The Three-Layer System
The most effective Amazon advertising architecture we've used across hundreds of accounts has three distinct layers working together:
Layer 1 - Discovery (Automatic Campaigns): Automatic campaigns let Amazon's algorithm find relevant searches for your products. They're not your most efficient campaigns, but they're your best source of new keyword discovery. Structure your automatic campaigns with separate ad groups for close match, loose match, substitutes, and complements targets so you can bid and control them independently. Harvest the search terms that convert from automatic campaigns weekly and add them to your manual campaigns.
Layer 2 - Efficiency (Manual Exact Campaigns): Your best-performing keywords, both discovered through auto campaigns and researched through keyword tools, go into exact match manual campaigns. These campaigns give you the most control over bid and budget allocation. They're where you concentrate spend on proven terms. Structure these campaigns by product and keyword theme, not by throwing all keywords into one campaign.

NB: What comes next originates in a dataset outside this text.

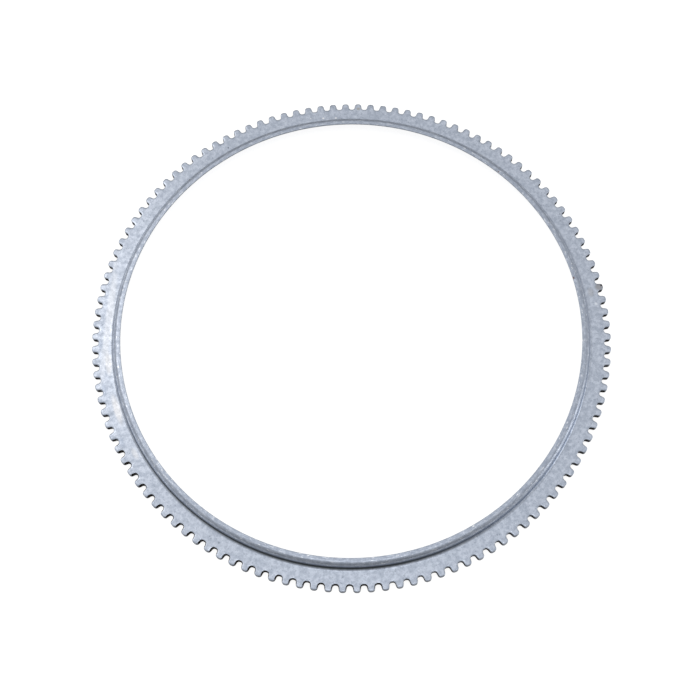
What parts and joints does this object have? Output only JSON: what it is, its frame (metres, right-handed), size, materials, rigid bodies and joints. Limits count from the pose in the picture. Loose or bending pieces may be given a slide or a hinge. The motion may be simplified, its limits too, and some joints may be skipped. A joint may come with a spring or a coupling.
{
  "type": "abs tone ring",
  "caption": "Flat toothed steel ring for a wheel speed sensor, with fine square teeth round its outer edge and a pressed lip round its wide bore.",
  "frame": {"origin": "centre of the ring's flat underside, on the bore's axis", "axes": "+Z along the bore's axis, from the flat underside towards the pressed lip; +X through the middle of a tooth"},
  "size_m": [0.208, 0.208, 0.0067],
  "materials": {
    "plated_steel": "satin zinc plating over stamped sheet, with fine mottling"
  },
  "bodies": {
    "root": {"tone_ring": "plated_steel"}
  },
  "joints": []
}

Layer 3 - Scale (Manual Phrase/Broad with Negatives): Phrase and broad match campaigns expand your reach beyond your exact match list while phrase and broad match modifiers give you control over relevance. The key to making these campaigns efficient is aggressive negative keyword management. Without systematic negatives, broad and phrase campaigns will generate irrelevant traffic that burns budget and inflates ACoS.
Campaign Segmentation by Product
Every product or closely related product group should have its own campaign structure. Mixing unrelated products into the same campaign makes budget allocation impossible. If a high-performing product shares a budget with a low-performing one, you can't allocate spend optimally to either.
The practical segmentation logic: one campaign set (auto + exact + phrase) per parent ASIN or close variation cluster. If you have 50 parent ASINs, you should have approximately 150 campaigns in a fully built-out account. This sounds like a lot. It is. It's also the only way to optimize at scale.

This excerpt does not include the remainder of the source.